What is to be transcribed is the run of lines opening with the one that has "extrude(amount=hank_h + waist_lift" and closing with the one that has "bpy.data.objects.remove(obj)", and only that run, exactly.

- Data listing
####
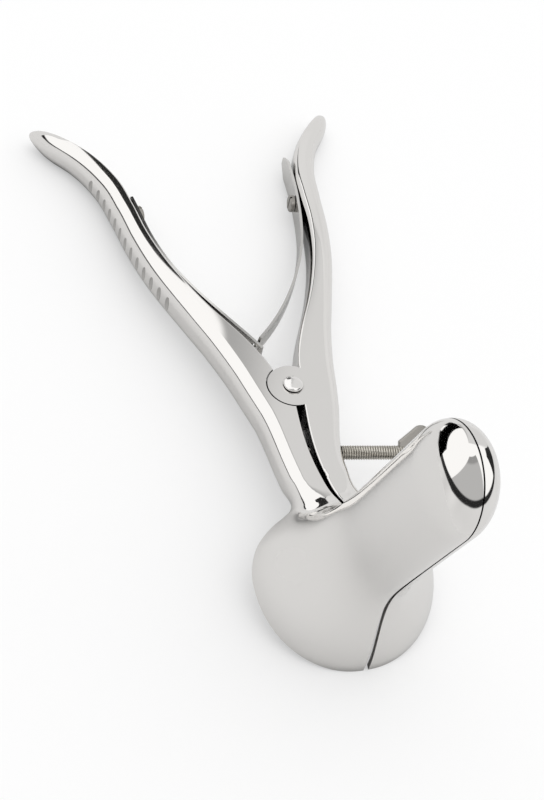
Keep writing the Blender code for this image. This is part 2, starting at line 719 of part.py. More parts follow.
####
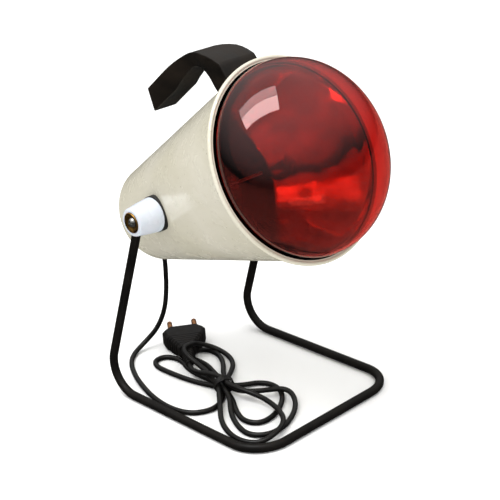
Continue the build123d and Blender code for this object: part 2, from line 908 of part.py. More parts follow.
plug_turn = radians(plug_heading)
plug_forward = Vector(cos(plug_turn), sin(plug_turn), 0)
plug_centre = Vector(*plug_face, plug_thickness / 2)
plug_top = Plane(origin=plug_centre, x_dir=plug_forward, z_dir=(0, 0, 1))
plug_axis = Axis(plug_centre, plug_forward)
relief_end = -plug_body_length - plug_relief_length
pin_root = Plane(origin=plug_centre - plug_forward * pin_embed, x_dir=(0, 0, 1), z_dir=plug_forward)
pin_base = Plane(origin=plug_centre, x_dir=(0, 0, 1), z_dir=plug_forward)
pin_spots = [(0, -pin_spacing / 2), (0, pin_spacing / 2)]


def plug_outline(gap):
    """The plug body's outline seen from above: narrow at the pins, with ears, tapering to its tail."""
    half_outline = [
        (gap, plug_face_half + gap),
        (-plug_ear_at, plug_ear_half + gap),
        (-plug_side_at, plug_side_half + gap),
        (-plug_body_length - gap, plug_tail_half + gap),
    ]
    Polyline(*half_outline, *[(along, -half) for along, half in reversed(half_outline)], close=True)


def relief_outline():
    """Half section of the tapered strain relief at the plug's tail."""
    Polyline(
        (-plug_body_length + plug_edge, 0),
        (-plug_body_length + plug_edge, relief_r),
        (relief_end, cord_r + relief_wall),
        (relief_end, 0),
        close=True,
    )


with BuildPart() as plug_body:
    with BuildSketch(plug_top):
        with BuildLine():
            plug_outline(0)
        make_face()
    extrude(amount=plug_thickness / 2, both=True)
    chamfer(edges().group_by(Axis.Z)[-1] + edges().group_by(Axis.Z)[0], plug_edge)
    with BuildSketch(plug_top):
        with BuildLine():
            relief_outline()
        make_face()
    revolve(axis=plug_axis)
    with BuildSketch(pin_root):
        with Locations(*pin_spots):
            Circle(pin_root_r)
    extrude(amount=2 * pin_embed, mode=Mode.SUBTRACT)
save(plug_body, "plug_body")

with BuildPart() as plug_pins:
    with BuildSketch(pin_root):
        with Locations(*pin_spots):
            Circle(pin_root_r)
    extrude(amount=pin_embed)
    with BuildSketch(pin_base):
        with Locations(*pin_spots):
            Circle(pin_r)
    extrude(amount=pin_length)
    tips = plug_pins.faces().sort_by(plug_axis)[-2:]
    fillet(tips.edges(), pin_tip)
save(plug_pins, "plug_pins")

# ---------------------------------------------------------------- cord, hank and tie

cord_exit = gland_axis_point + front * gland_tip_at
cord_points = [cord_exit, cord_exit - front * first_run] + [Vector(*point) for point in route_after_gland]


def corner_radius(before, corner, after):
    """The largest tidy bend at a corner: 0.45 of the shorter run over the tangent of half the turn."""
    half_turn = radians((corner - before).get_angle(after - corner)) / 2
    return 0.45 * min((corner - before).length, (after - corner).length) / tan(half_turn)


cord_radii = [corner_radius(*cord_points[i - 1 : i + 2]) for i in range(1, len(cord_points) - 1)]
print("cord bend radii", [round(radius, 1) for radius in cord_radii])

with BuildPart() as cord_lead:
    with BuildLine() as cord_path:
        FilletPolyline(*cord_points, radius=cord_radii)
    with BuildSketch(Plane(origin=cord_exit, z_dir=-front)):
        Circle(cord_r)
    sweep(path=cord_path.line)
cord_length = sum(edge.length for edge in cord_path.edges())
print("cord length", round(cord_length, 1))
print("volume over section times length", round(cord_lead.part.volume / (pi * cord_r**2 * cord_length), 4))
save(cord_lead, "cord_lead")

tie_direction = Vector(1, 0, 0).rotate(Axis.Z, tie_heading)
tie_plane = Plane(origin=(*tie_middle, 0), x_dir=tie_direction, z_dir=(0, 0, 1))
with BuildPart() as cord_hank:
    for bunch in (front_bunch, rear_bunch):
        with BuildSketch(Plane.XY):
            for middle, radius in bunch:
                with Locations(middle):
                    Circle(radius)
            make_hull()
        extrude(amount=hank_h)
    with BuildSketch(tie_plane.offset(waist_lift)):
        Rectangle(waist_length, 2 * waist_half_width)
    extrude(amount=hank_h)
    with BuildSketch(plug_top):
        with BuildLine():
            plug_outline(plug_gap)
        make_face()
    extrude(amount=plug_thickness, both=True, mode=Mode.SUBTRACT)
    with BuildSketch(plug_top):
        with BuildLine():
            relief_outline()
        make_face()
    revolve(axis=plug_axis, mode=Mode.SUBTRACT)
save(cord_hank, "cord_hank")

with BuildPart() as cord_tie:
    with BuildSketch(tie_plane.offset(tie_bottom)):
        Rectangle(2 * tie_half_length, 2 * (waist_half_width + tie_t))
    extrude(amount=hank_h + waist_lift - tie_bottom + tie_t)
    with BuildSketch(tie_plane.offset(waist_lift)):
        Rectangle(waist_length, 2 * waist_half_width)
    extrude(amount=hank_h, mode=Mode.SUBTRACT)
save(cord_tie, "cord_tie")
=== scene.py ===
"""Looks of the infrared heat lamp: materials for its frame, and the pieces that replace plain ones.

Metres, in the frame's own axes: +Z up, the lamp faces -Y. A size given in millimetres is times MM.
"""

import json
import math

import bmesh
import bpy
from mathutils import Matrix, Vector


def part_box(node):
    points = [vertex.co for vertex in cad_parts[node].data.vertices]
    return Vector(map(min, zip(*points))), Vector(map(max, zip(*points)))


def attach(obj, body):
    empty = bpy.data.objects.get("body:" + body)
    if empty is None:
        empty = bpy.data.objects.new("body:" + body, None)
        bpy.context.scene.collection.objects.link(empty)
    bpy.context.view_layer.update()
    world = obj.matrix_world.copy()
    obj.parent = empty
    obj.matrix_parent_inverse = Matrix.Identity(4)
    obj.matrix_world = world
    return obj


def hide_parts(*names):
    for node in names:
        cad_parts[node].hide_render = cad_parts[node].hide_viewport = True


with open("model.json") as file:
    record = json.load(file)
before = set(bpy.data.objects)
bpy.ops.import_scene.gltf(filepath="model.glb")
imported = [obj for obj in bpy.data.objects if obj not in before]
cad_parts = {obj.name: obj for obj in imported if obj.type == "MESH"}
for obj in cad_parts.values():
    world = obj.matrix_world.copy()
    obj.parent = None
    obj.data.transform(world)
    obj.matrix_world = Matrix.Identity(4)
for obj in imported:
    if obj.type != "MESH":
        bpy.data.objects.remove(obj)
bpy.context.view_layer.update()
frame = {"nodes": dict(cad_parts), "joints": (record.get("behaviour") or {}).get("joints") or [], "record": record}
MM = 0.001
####
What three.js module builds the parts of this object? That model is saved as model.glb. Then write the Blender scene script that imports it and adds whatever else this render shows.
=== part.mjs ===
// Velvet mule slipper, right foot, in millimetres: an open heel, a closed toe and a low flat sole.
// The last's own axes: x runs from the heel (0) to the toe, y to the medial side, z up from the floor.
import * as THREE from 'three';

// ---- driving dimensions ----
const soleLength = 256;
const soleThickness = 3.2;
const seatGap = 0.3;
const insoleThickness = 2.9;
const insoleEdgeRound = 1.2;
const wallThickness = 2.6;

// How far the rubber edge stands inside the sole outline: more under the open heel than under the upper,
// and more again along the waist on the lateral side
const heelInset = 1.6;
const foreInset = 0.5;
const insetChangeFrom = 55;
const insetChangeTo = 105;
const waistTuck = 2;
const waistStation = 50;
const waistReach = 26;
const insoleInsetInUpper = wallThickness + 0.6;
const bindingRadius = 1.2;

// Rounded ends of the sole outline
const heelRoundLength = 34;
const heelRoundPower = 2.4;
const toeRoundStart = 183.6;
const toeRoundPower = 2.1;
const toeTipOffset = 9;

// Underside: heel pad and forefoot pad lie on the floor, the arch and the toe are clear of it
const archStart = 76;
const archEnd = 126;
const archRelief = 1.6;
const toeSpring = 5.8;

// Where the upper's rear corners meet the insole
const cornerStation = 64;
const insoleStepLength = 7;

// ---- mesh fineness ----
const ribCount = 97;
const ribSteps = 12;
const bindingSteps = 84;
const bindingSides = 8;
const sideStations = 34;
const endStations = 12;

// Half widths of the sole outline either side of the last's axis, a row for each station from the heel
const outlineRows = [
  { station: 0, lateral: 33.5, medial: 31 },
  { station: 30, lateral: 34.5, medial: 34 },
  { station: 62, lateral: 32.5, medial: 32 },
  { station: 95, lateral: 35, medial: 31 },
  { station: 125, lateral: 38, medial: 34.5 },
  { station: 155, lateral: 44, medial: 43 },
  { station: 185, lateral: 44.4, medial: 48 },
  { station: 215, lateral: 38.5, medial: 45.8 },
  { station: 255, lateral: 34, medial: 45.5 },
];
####
- Solution
    extrude(amount=hank_h + waist_lift - tie_bottom + tie_t)
    with BuildSketch(tie_plane.offset(waist_lift)):
        Rectangle(waist_length, 2 * waist_half_width)
    extrude(amount=hank_h, mode=Mode.SUBTRACT)
save(cord_tie, "cord_tie")
=== scene.py ===
"""Looks of the infrared heat lamp: materials for its frame, and the pieces that replace plain ones.

Metres, in the frame's own axes: +Z up, the lamp faces -Y. A size given in millimetres is times MM.
"""

import json
import math

import bmesh
import bpy
from mathutils import Matrix, Vector


def part_box(node):
    points = [vertex.co for vertex in cad_parts[node].data.vertices]
    return Vector(map(min, zip(*points))), Vector(map(max, zip(*points)))


def attach(obj, body):
    empty = bpy.data.objects.get("body:" + body)
    if empty is None:
        empty = bpy.data.objects.new("body:" + body, None)
        bpy.context.scene.collection.objects.link(empty)
    bpy.context.view_layer.update()
    world = obj.matrix_world.copy()
    obj.parent = empty
    obj.matrix_parent_inverse = Matrix.Identity(4)
    obj.matrix_world = world
    return obj


def hide_parts(*names):
    for node in names:
        cad_parts[node].hide_render = cad_parts[node].hide_viewport = True


with open("model.json") as file:
    record = json.load(file)
before = set(bpy.data.objects)
bpy.ops.import_scene.gltf(filepath="model.glb")
imported = [obj for obj in bpy.data.objects if obj not in before]
cad_parts = {obj.name: obj for obj in imported if obj.type == "MESH"}
for obj in cad_parts.values():
    world = obj.matrix_world.copy()
    obj.parent = None
    obj.data.transform(world)
    obj.matrix_world = Matrix.Identity(4)
for obj in imported:
    if obj.type != "MESH":
        bpy.data.objects.remove(obj)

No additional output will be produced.